§ **TASK**
Give all of the lines again, with nothing added or dropped.
==== DATA EXTRACT ====
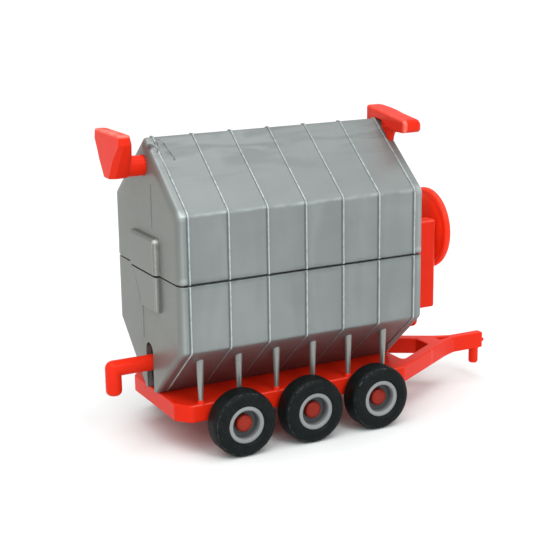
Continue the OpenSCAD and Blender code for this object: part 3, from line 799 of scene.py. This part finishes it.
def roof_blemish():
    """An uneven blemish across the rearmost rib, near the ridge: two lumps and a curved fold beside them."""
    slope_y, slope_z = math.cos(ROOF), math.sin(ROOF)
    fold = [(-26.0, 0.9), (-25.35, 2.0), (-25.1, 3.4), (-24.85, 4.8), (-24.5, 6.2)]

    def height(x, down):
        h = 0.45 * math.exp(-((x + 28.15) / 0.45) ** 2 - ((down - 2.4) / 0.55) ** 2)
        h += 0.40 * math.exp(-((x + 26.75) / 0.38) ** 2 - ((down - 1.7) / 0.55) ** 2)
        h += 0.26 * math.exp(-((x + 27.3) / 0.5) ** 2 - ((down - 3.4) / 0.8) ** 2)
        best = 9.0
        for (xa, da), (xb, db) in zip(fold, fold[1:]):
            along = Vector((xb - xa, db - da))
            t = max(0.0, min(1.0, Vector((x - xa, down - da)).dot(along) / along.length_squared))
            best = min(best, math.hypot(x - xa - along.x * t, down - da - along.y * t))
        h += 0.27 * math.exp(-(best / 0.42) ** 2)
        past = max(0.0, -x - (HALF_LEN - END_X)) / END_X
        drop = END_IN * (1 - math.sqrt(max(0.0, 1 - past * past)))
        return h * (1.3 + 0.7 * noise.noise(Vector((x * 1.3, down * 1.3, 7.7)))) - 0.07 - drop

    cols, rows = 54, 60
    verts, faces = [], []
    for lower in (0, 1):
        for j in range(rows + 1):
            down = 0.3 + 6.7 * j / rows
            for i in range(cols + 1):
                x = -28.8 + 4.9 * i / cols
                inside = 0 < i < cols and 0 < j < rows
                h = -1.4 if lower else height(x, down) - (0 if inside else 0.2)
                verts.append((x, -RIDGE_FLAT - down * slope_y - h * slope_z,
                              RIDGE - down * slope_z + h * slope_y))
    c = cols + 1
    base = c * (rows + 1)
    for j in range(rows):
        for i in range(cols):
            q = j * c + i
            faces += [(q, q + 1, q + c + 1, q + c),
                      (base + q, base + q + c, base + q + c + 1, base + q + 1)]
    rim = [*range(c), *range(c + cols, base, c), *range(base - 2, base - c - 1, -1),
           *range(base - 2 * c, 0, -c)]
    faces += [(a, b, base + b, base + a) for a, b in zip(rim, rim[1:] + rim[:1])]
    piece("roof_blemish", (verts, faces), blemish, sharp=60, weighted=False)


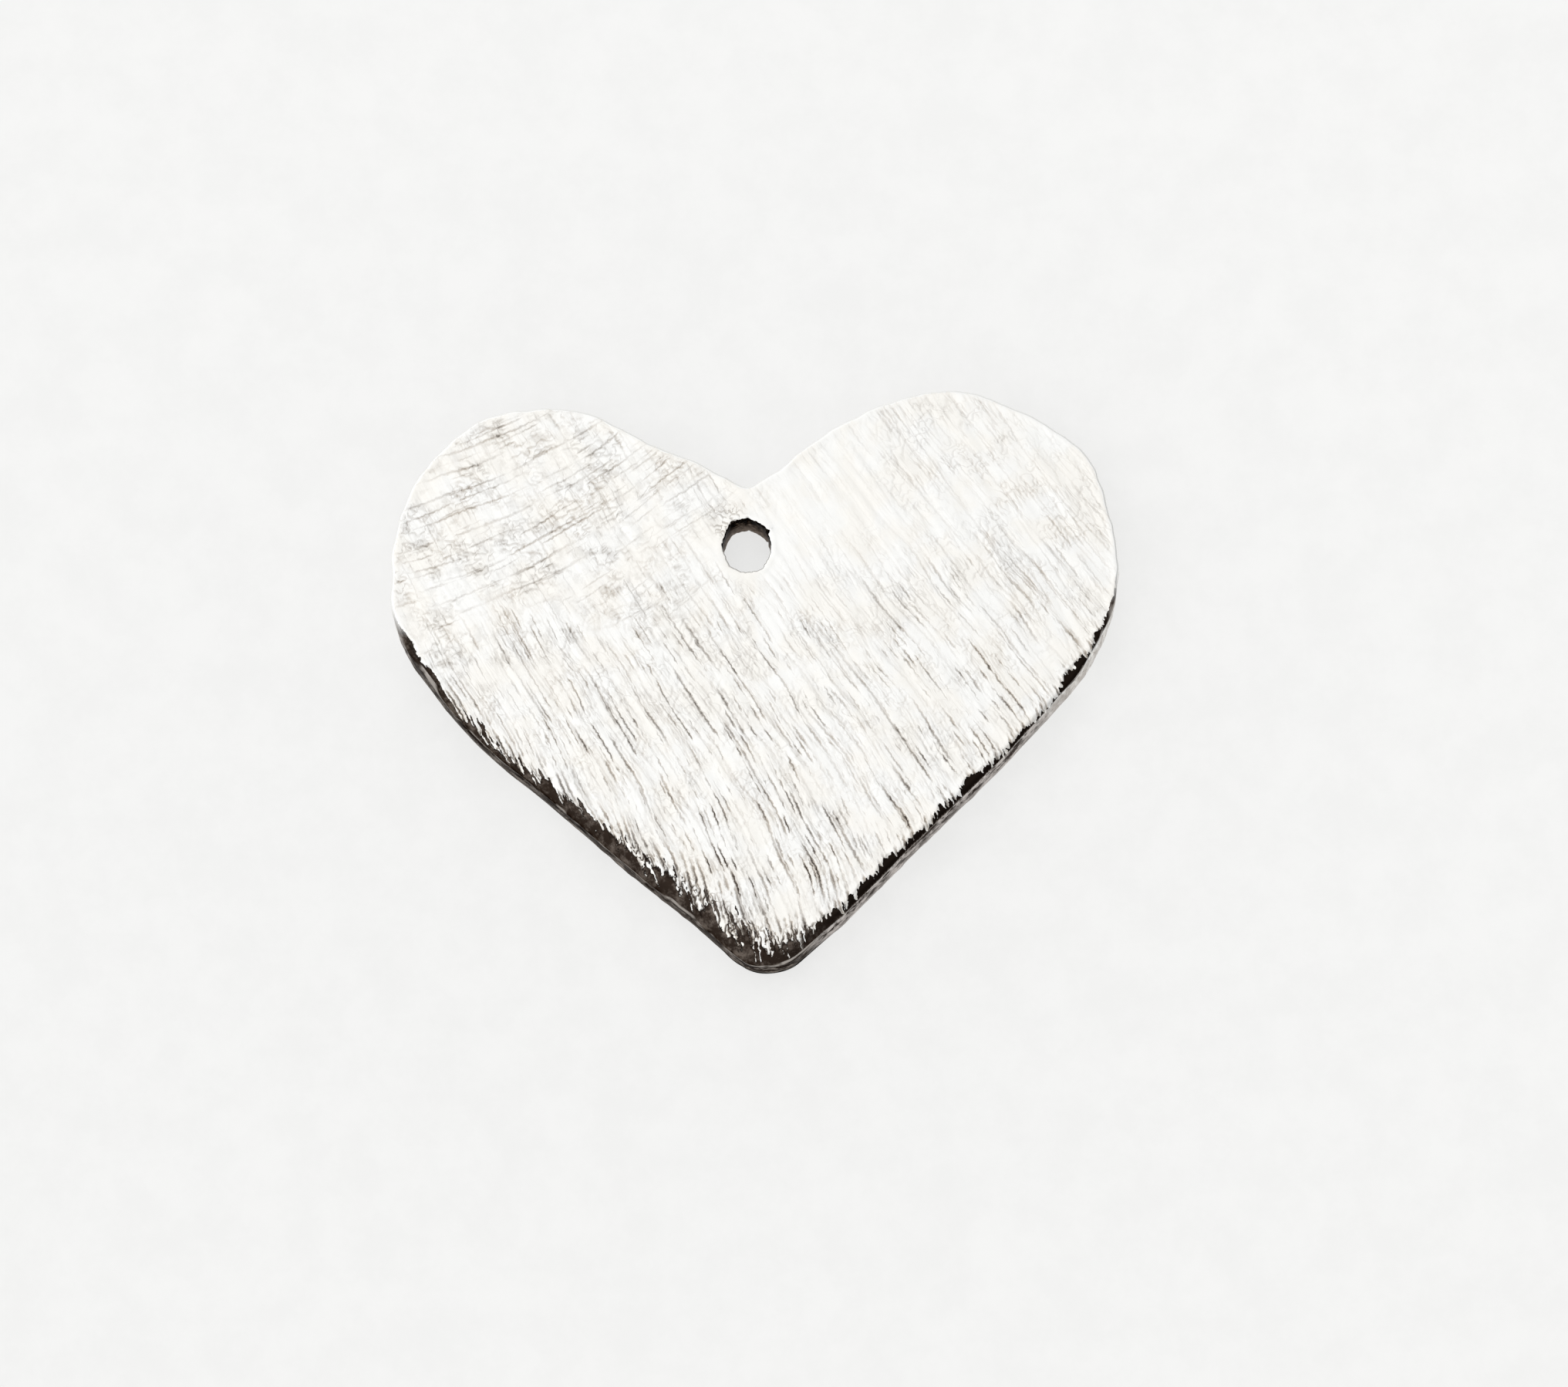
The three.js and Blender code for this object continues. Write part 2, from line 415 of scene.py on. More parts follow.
====
§ **ANSWER TO THIS TASK**
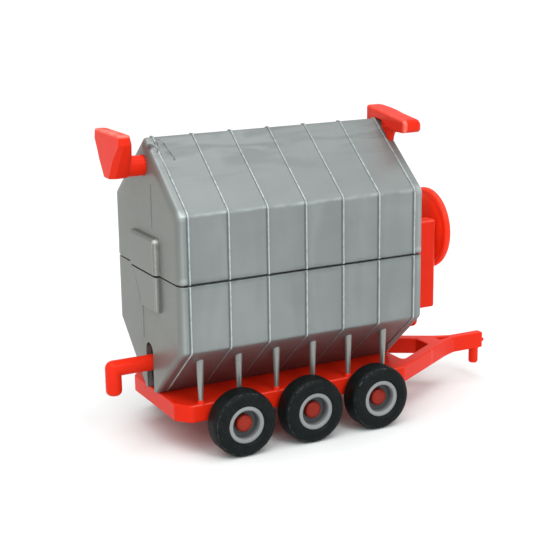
Continue the OpenSCAD and Blender code for this object: part 3, from line 799 of scene.py. This part finishes it.
def roof_blemish():
    """An uneven blemish across the rearmost rib, near the ridge: two lumps and a curved fold beside them."""
    slope_y, slope_z = math.cos(ROOF), math.sin(ROOF)
    fold = [(-26.0, 0.9), (-25.35, 2.0), (-25.1, 3.4), (-24.85, 4.8), (-24.5, 6.2)]

    def height(x, down):
        h = 0.45 * math.exp(-((x + 28.15) / 0.45) ** 2 - ((down - 2.4) / 0.55) ** 2)
        h += 0.40 * math.exp(-((x + 26.75) / 0.38) ** 2 - ((down - 1.7) / 0.55) ** 2)
        h += 0.26 * math.exp(-((x + 27.3) / 0.5) ** 2 - ((down - 3.4) / 0.8) ** 2)
        best = 9.0
        for (xa, da), (xb, db) in zip(fold, fold[1:]):
            along = Vector((xb - xa, db - da))
            t = max(0.0, min(1.0, Vector((x - xa, down - da)).dot(along) / along.length_squared))
            best = min(best, math.hypot(x - xa - along.x * t, down - da - along.y * t))
        h += 0.27 * math.exp(-(best / 0.42) ** 2)
        past = max(0.0, -x - (HALF_LEN - END_X)) / END_X
        drop = END_IN * (1 - math.sqrt(max(0.0, 1 - past * past)))
        return h * (1.3 + 0.7 * noise.noise(Vector((x * 1.3, down * 1.3, 7.7)))) - 0.07 - drop

    cols, rows = 54, 60
    verts, faces = [], []
    for lower in (0, 1):
        for j in range(rows + 1):
            down = 0.3 + 6.7 * j / rows
            for i in range(cols + 1):
                x = -28.8 + 4.9 * i / cols
                inside = 0 < i < cols and 0 < j < rows
                h = -1.4 if lower else height(x, down) - (0 if inside else 0.2)
                verts.append((x, -RIDGE_FLAT - down * slope_y - h * slope_z,
                              RIDGE - down * slope_z + h * slope_y))
    c = cols + 1
    base = c * (rows + 1)
    for j in range(rows):
        for i in range(cols):
            q = j * c + i
            faces += [(q, q + 1, q + c + 1, q + c),
                      (base + q, base + q + c, base + q + c + 1, base + q + 1)]
    rim = [*range(c), *range(c + cols, base, c), *range(base - 2, base - c - 1, -1),
           *range(base - 2 * c, 0, -c)]
    faces += [(a, b, base + b, base + a) for a, b in zip(rim, rim[1:] + rim[:1])]
    piece("roof_blemish", (verts, faces), blemish, sharp=60, weighted=False)


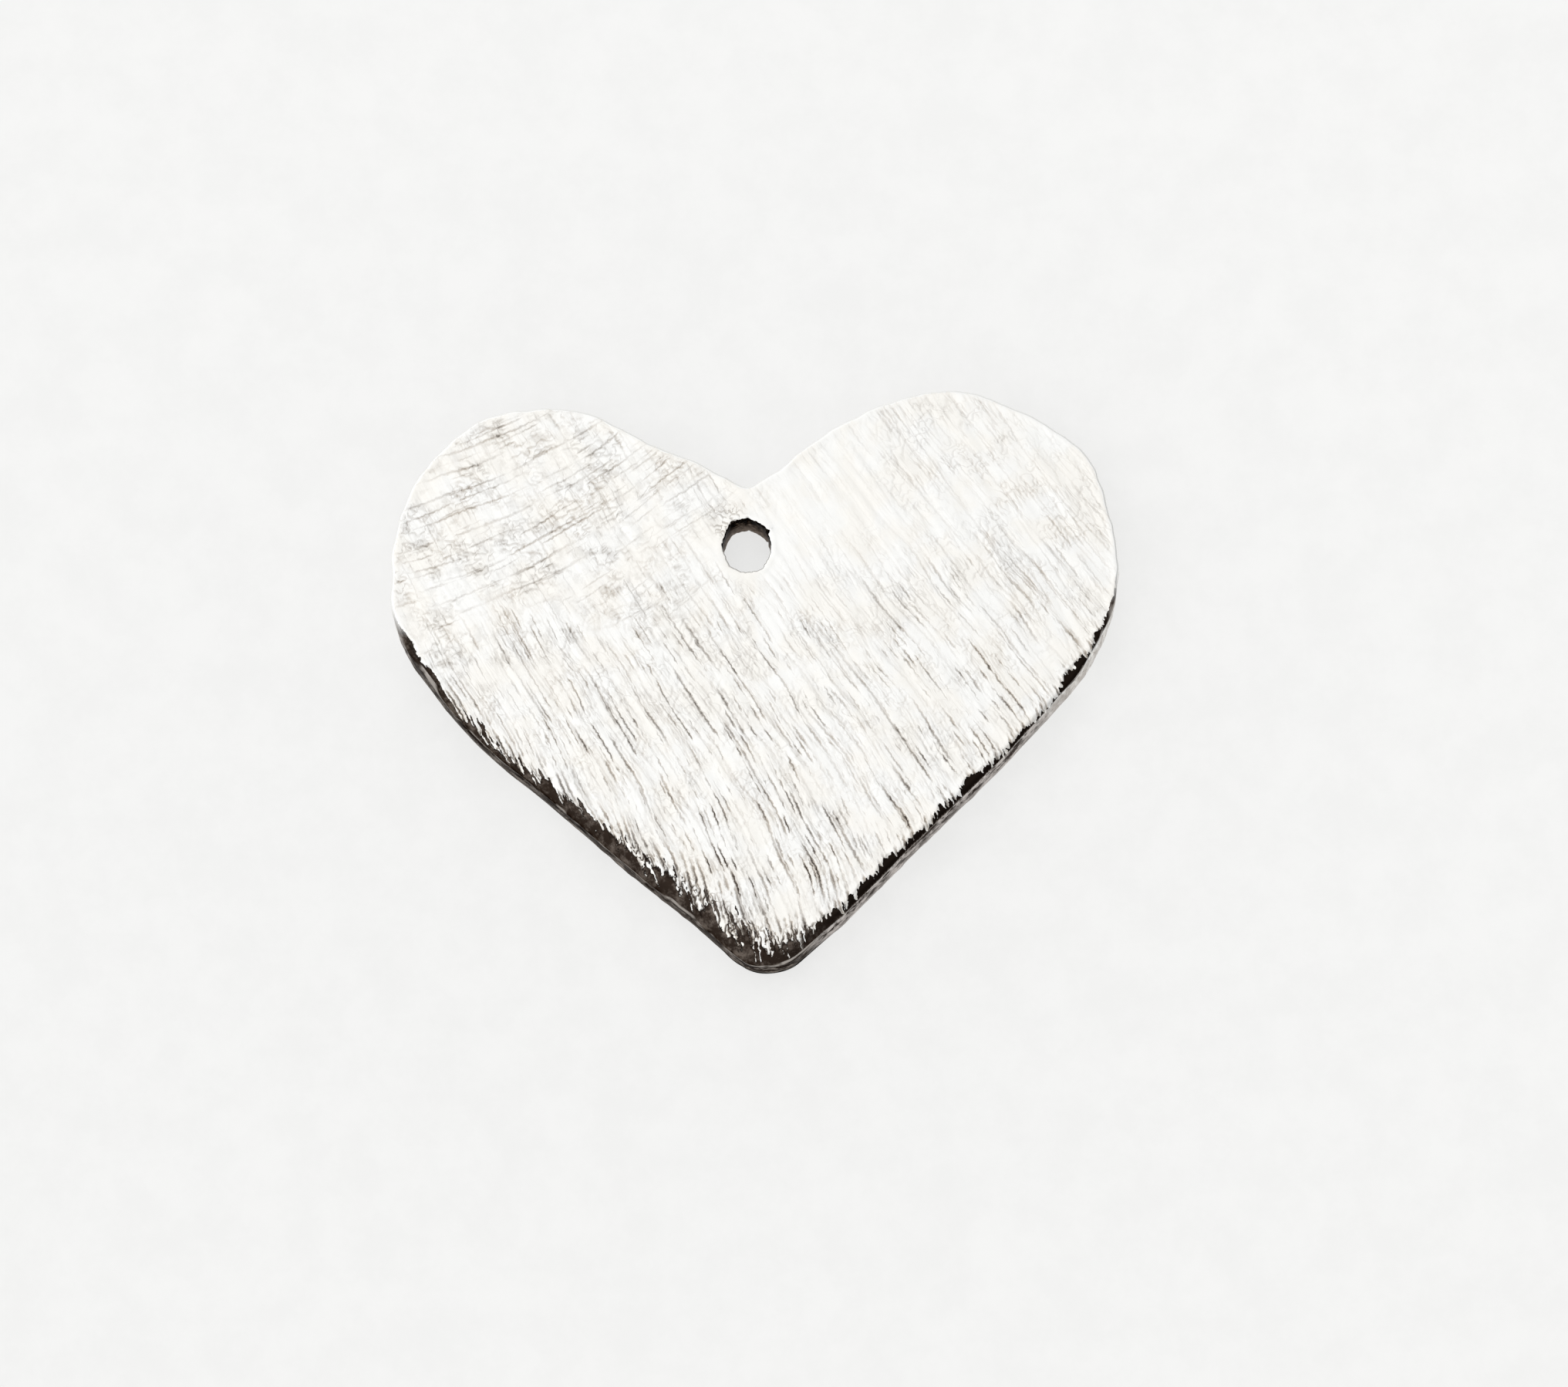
The three.js and Blender code for this object continues. Write part 2, from line 415 of scene.py on. More parts follow.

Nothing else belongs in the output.